这个我感触特别深。比如像我们理工科学的物理化学,学广义相对论、狭义相对论,虽然它很精妙,但在某种程度上讲,它有局限性。

比如,你真的碰到困难的时候,你怎么样能不动摇?你真的碰到诱惑的时候,怎么样能够不迷惑?你真的碰到死亡,不管是老死还是突如其来的死亡,你怎么样能做到不恐惧?

这些内容,你的专业课,甚至一般的文科课,都不会讲。哪里会聊这个?《儒家》、《道家》、《法家》、《佛学》、《理学》、《心学》,这些哲人都在探讨这些问题。

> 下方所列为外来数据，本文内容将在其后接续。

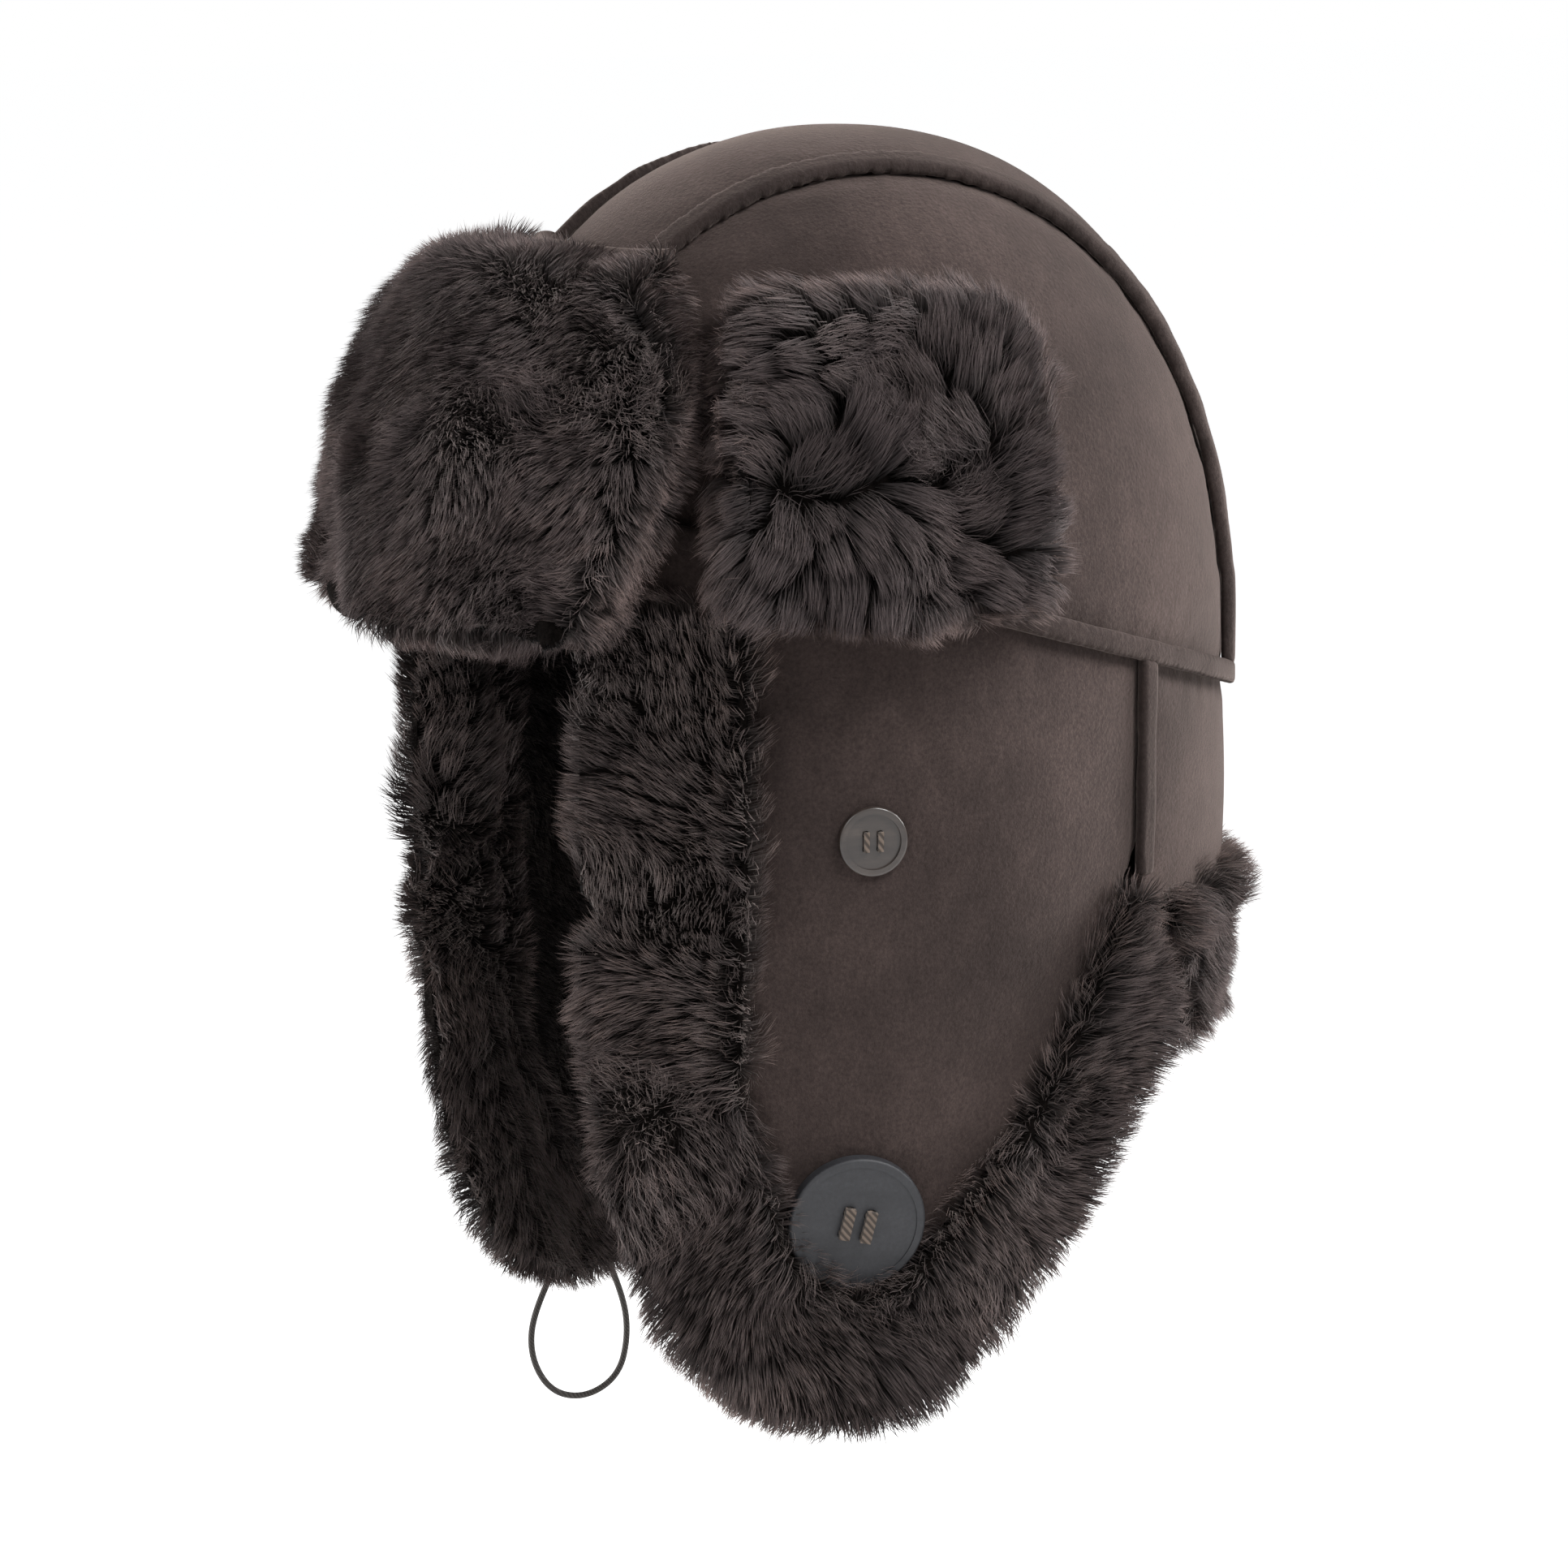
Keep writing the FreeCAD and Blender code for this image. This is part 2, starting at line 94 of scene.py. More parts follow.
# Suede: drawn in at its seams, puffed between them, puckered beside them and softly rippled
SEAM_SINK = 0.9 * MM
SEAM_REACH = 5 * MM
PUFF = 1.1 * MM
PUFF_REACH = 22 * MM
PUCKER = 0.2 * MM
PUCKER_SIZE = 6 * MM
PUCKER_REACH = 9 * MM
RIPPLE = 0.5 * MM
RIPPLE_SIZE = 34 * MM
WELT_SWELL = 0.75 * MM
WELT_RIPPLE = 0.15 * MM
WELT_RIPPLE_SIZE = 9 * MM
TURNED_RIPPLE = 0.3 * MM
TURNED_RIPPLE_SIZE = 25 * MM

# The ear panel: its thickness, rolled edge, puffed middle and ripples, and the raised lip round the tongue
PANEL_THICKNESS = 2.3 * MM
PANEL_ROLL = 1.6 * MM
PANEL_ROLL_REACH = 3 * MM
PANEL_PUFF = 1.6 * MM
PANEL_PUFF_REACH = 20 * MM
PANEL_RIPPLE = 0.7 * MM
PANEL_RIPPLE_SIZE = 40 * MM
LIP = 2.2 * MM
LIP_REACH = 9 * MM
LIP_TOP = FOLD_Z - 10 * MM

# A strand of fur: a ribbon from a little under the underwool, with two pairs of vertices and a tip
STRAND_WIDTH = 0.3 * MM
STRAND_STEPS = (0.0, 0.55, 1.0)
STRAND_TAPER = (1.0, 0.85)
STRAND_BEND = 0.55
STRAND_ROOT = 0.8 * MM
STRAND_TWIST = 0.35

# Strands to the square millimetre, and the most on one piece
DENSITY = 2.4
MOST_STRANDS = 62000

# How strands vary, patch by patch and strand by strand. LOCK_SPREAD is the share of a lock's width that
# is left at its tips.
SWIRL = 0.75
SWIRL_SIZE = 26 * MM
UNRULY = 0.22
TILT_PATCHES = 0.16
TILT_SIZE = 18 * MM
TILT_SPREAD = 0.1
LENGTH_PATCHES = 0.16
LENGTH_SIZE = 14 * MM
LENGTH_SPREAD = 0.12
LOCK_SPREAD = 0.35
TINT_MIDDLE = 0.52
TINT_PATCHES = 0.17
TINT_SIZE = 30 * MM
TINT_SPREAD = 0.13
# Painted shade between locks: strands darken the further out in their lock they stand
PAINTED_LOCK_SHADE = 0.22
TINT_LOCKS = 0.12
# Painted rim light and shade: strands are lighter where their surface turns side-on to the head and darker
# where it faces straight away, unchanged at this level
PAINTED_RIM_LIGHT_LEVEL = 0.75
TINT_RANGE = (0.02, 0.98)

# Lumps in the underwool
LUMP_SIZE = 42 * MM
SMALL_LUMP_SIZE = 17 * MM
SMALL_LUMPS = 0.5

# The brim: the share of the way to the front that its ends are drawn in, from an angle on, and more where
# it is low or high; and its creases, each with its depth, its angle from the front at z = 0 and its slant
BRIM_FUR_DRAWN = 0.06
BRIM_SUEDE_DRAWN = 0.14
BRIM_DRAWN_FROM = 18
BRIM_DRAWN_OVER = 32
BRIM_LOW = 70 * MM
BRIM_LOW_OVER = 76 * MM
BRIM_LOW_DRAWN = 0.6
BRIM_HIGH = 60 * MM
BRIM_HIGH_OVER = 46 * MM
BRIM_HIGH_DRAWN = 0.75
CREASES = ((4.6 * MM, -6, 110), (3.6 * MM, 30, 60))
CREASE_WIDTH = 6.0

# Turned-up pieces settle from this height on, by a drop of their own
SETTLE_FROM = 50 * MM
SETTLE_OVER = 50 * MM
BRIM_DROP = 6.5 * MM
CUFF_FUR_DROP = 9 * MM
CUFF_SUEDE_DROP = 11 * MM

# The ear trim is drawn up in front, and its tips hang lower on the left and higher on the right
TRIM_LIFT = 20 * MM
TRIM_LIFT_FROM = -50 * MM
TRIM_LIFT_OVER = 40 * MM
TRIM_FRONT = -50 * MM
TRIM_TIP_FROM = 188 * MM
TRIM_TIP_OVER = 28 * MM
LEFT_TIP_DROP = 11 * MM
RIGHT_TIP_DROP = -4 * MM

# The neck fur is tucked in below this depth
TUCK = 5 * MM
TUCK_FROM = 80 * MM
TUCK_OVER = 20 * MM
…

比如《庄子》里面讲生死,就讲得特别透彻,了解这些内容有助我们过好这一生。

第四就是有助于提升人的格局。

人在这个世界上一辈子到底图什么?一方面是事业上的成功、家庭的幸福,另一方面,你成为人,在人的修为这个境界上往上走。我们都是现代人,去学古代的历史,这就是通古今。你的人生、你的认识,就多一个维度了。就像钱穆先生说的,开始会对历史有一种温情和敬意,不会认为自己处在历史的顶端,中国古代一切的罪恶都是归结于万恶的封建社会。你不会那么简单地思考这个问题。

所以从这三个角度,通文理、通古今、通中西,这三个层次,都有助于打通这些关节,让人能更加明白,更加通达。

在中国古代,孔子有一个称呼叫“达人”,就是通达的人。孔子是第一个达人,我希望每个现代人能努力去做一个达人。